Practical design recommendations for robust dust collection

1. Keep branch runs short and direct, with long-radius elbows where possible.
2. Use smooth steel ducting for most transport sections and minimize corrugated flex hose.
3. Select filters and separators using pressure-drop curves across expected loading.
4. Design dampers and balancing points so airflow can be tuned after installation.
5. Leave margin for future machine additions and process changes.
6. Document assumptions, formulas, and measured commissioning data in a system file.

Authoritative resources for deeper technical guidance

For regulatory and technical context, review the following primary references:

• OSHA Wood Dust Topic Page (.gov)
• NIOSH Preventing Asthma and Death from Diisocyanate Exposure (.gov) and related industrial ventilation guidance from CDC/NIOSH publications.
• Princeton University Industrial Ventilation Safety Guidance (.edu)
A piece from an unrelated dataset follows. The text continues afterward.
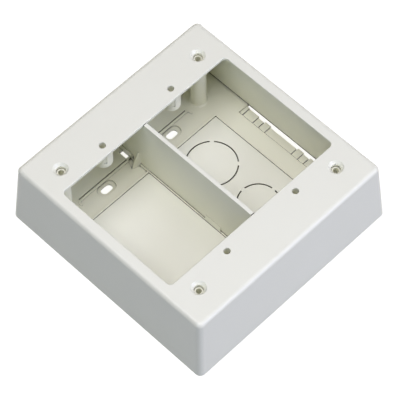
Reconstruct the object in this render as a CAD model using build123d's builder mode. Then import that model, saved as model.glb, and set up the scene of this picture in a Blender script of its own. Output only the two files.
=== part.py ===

A static pressure calculation is not a one-time checkbox. It is a living engineering model that should be updated as ductwork changes, tools are added, filters are upgraded, or material type shifts. Facilities that revisit the model and compare it with measured data are typically better positioned to control exposure, maintain productivity, and reduce fan energy waste. Use the calculator here for fast estimates, then validate against manufacturer data and field measurements for final design decisions.